Thank you for the response, what do you think I should use to get rid of it?


----------



## jha4aamu (Oct 16, 2017)

That doesn't look like poa A to me. The blades look too wide and id also think poa A would be much less prevalent just now coming out of the heat of summer


----------



## mowww (Jan 16, 2018)

Almost looks like linn perennial rye. Poor, tearing cut quality.
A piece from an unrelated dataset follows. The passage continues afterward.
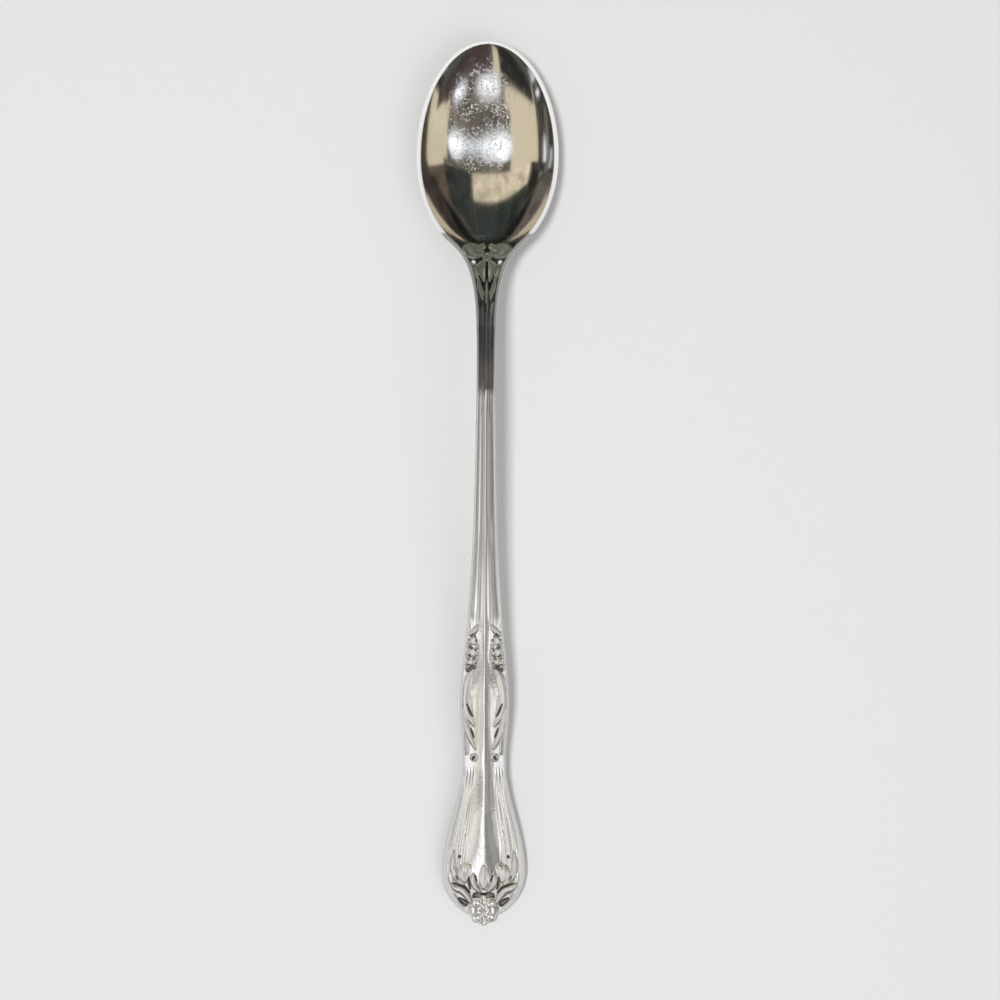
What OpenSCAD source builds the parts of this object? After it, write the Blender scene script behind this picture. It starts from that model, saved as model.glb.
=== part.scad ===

Did you overseed with anything this year or last that contained rye?


----------



## Jeffspriet (Sep 18, 2021)

mowww said:


> Almost looks like linn perennial rye. Poor, tearing cut quality. Did you overseed with anything this year or last that contained rye?


No I haven't overseeded. It's just sod from 2016 that I have been watering with irrigation and laying down fertilizer on


----------